Aim ::
Nothing in the records may be left out or altered; reproduce them all exactly.

Given data ::
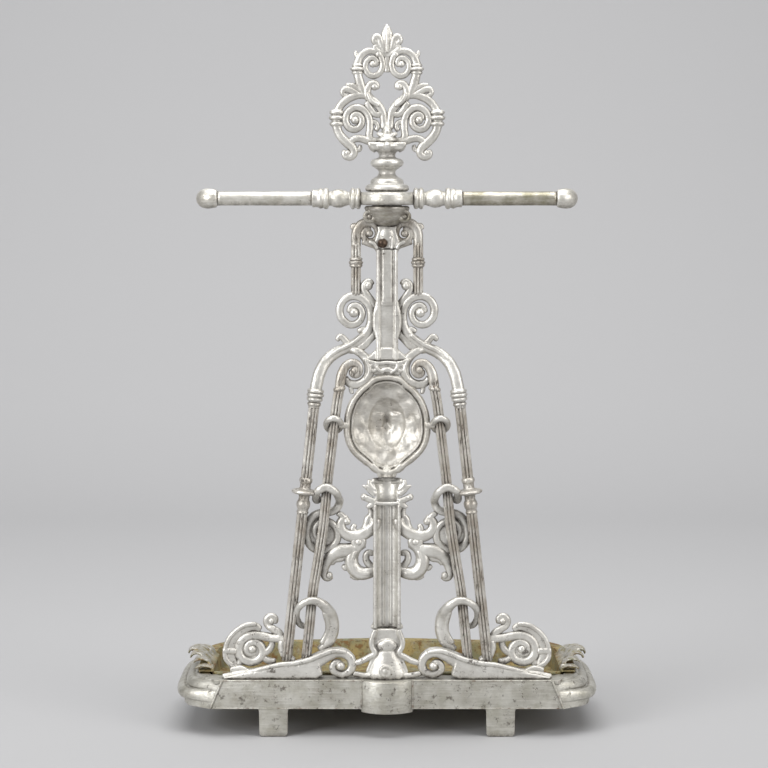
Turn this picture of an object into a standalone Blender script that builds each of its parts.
"""Cast-iron umbrella stand: tray base, lift-out drip pan, openwork back and hoop rail.

Millimetres are used for the sizes and turned into metres as each mesh is made.
X is the width, Y runs from the back of the stand to its front, Z is up.
"""
import bpy
import bmesh
import math
from mathutils import Vector

for old in list(bpy.data.objects):
    bpy.data.objects.remove(old, do_unlink=True)

MM = 0.001
GAP = 0.3                # space left between pieces that touch

# Base
RIM_HALF_WIDTH = 222.0   # top rim of the plinth, half of its width
RIM_HALF_DEPTH = 124.0
RIM_CENTRE_Y = 90.0
RIM_SQUARENESS = 4.5
BACK_Y = -16.0           # flat back of the plinth
SKIRT_LOW_Z = 28.0       # lower edge of the moulded skirt
FLOOR_Z = -4.0           # the feet reach down to here; the model is lifted onto its floor at the end
PLINTH_TOP = 61.0
APRON_WALL = 5.0
RIM_WIDTH = 14.0         # width of the top rim at the sides and the front
BACK_RIM_WIDTH = 34.0    # width of the top rim at the back, where the frame stands
BUMP_HALF_WIDTH = 29.0
BUMP_DEPTH = 13.0
FOOT_X = 129.0
FOOT_WIDTH = 33.0
FOOT_DEPTH = 24.0

# Drip pan
PAN_SHEET = 2.6
PAN_FLOOR_Z = 38.0
PAN_CLEARANCE = 1.5      # between the pan's wall and the opening
LIP_RISE = 15.0
LIP_REACH = 12.0
LIP_HALF_LENGTH = 30.0

# Openwork back
FRAME_Z = PLINTH_TOP + GAP
SCROLL_Y = 3.0           # centre plane of the strapwork
SCROLL_DEEP = 4.0        # half of its thickness
ROD_RADIUS = 5.0
ROD_Y = SCROLL_Y - SCROLL_DEEP - 0.4 - ROD_RADIUS
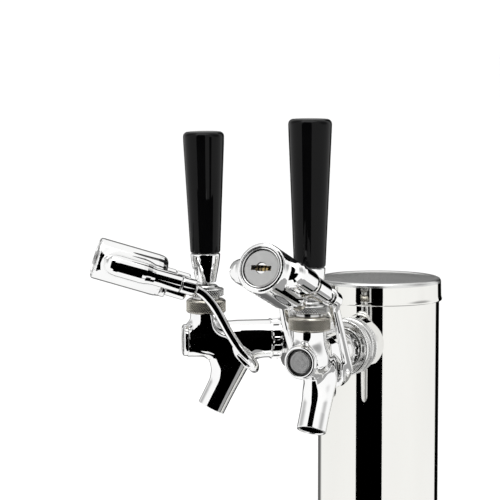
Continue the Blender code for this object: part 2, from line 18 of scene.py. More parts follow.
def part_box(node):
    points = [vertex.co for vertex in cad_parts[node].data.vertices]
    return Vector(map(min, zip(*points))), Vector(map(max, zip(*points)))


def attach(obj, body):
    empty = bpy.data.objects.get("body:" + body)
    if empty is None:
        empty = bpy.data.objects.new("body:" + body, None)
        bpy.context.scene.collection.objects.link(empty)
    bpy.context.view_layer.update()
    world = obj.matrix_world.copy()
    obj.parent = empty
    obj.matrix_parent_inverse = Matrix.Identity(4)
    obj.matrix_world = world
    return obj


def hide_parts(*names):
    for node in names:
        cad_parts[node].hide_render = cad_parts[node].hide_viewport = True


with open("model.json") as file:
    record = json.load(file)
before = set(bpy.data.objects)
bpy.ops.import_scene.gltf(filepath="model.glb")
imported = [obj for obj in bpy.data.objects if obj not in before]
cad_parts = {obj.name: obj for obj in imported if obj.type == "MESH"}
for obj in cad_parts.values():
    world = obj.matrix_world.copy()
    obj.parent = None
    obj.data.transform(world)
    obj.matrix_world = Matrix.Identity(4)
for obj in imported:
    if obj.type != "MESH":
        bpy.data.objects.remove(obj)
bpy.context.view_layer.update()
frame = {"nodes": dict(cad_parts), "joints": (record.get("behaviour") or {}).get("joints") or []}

Task solution ::
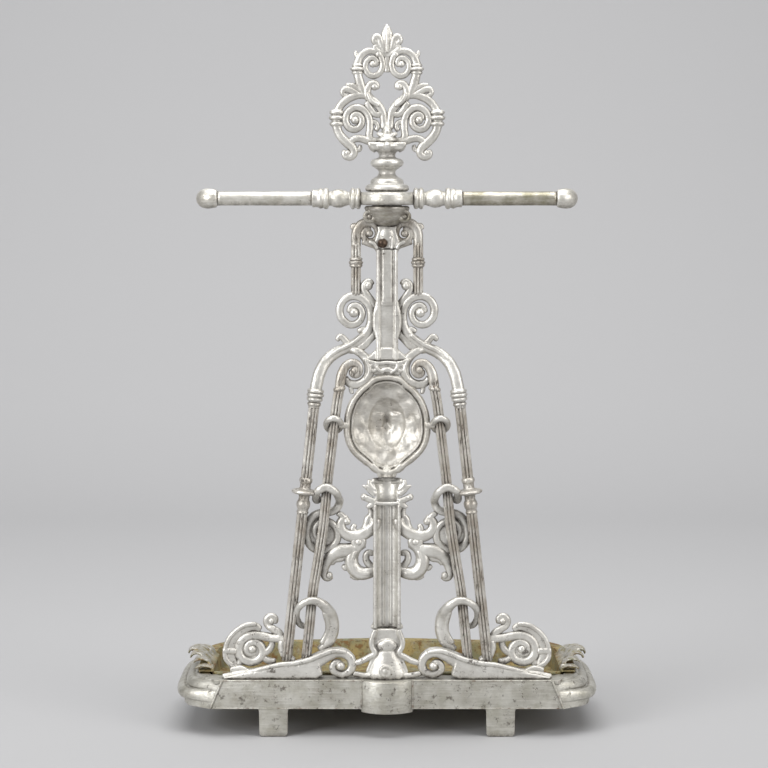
Turn this picture of an object into a standalone Blender script that builds each of its parts.
"""Cast-iron umbrella stand: tray base, lift-out drip pan, openwork back and hoop rail.

Millimetres are used for the sizes and turned into metres as each mesh is made.
X is the width, Y runs from the back of the stand to its front, Z is up.
"""
import bpy
import bmesh
import math
from mathutils import Vector

for old in list(bpy.data.objects):
    bpy.data.objects.remove(old, do_unlink=True)

MM = 0.001
GAP = 0.3                # space left between pieces that touch

# Base
RIM_HALF_WIDTH = 222.0   # top rim of the plinth, half of its width
RIM_HALF_DEPTH = 124.0
RIM_CENTRE_Y = 90.0
RIM_SQUARENESS = 4.5
BACK_Y = -16.0           # flat back of the plinth
SKIRT_LOW_Z = 28.0       # lower edge of the moulded skirt
FLOOR_Z = -4.0           # the feet reach down to here; the model is lifted onto its floor at the end
PLINTH_TOP = 61.0
APRON_WALL = 5.0
RIM_WIDTH = 14.0         # width of the top rim at the sides and the front
BACK_RIM_WIDTH = 34.0    # width of the top rim at the back, where the frame stands
BUMP_HALF_WIDTH = 29.0
BUMP_DEPTH = 13.0
FOOT_X = 129.0
FOOT_WIDTH = 33.0
FOOT_DEPTH = 24.0

# Drip pan
PAN_SHEET = 2.6
PAN_FLOOR_Z = 38.0
PAN_CLEARANCE = 1.5      # between the pan's wall and the opening
LIP_RISE = 15.0
LIP_REACH = 12.0
LIP_HALF_LENGTH = 30.0

# Openwork back
FRAME_Z = PLINTH_TOP + GAP
SCROLL_Y = 3.0           # centre plane of the strapwork
SCROLL_DEEP = 4.0        # half of its thickness
ROD_RADIUS = 5.0
ROD_Y = SCROLL_Y - SCROLL_DEEP - 0.4 - ROD_RADIUS
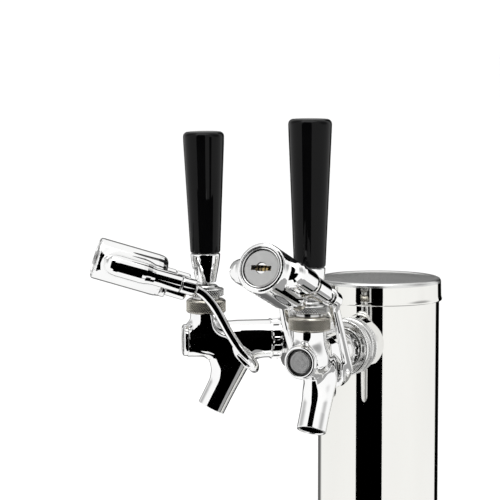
Continue the Blender code for this object: part 2, from line 18 of scene.py. More parts follow.
def part_box(node):
    points = [vertex.co for vertex in cad_parts[node].data.vertices]
    return Vector(map(min, zip(*points))), Vector(map(max, zip(*points)))


def attach(obj, body):
    empty = bpy.data.objects.get("body:" + body)
    if empty is None:
        empty = bpy.data.objects.new("body:" + body, None)
        bpy.context.scene.collection.objects.link(empty)
    bpy.context.view_layer.update()
    world = obj.matrix_world.copy()
    obj.parent = empty
    obj.matrix_parent_inverse = Matrix.Identity(4)
    obj.matrix_world = world
    return obj


def hide_parts(*names):
    for node in names:
        cad_parts[node].hide_render = cad_parts[node].hide_viewport = True


with open("model.json") as file:
    record = json.load(file)
before = set(bpy.data.objects)
bpy.ops.import_scene.gltf(filepath="model.glb")
imported = [obj for obj in bpy.data.objects if obj not in before]
cad_parts = {obj.name: obj for obj in imported if obj.type == "MESH"}
for obj in cad_parts.values():
    world = obj.matrix_world.copy()
    obj.parent = None
    obj.data.transform(world)
    obj.matrix_world = Matrix.Identity(4)
for obj in imported:
    if obj.type != "MESH":
        bpy.data.objects.remove(obj)
bpy.context.view_layer.update()
frame = {"nodes": dict(cad_parts), "joints": (record.get("behaviour") or {}).get("joints") or []}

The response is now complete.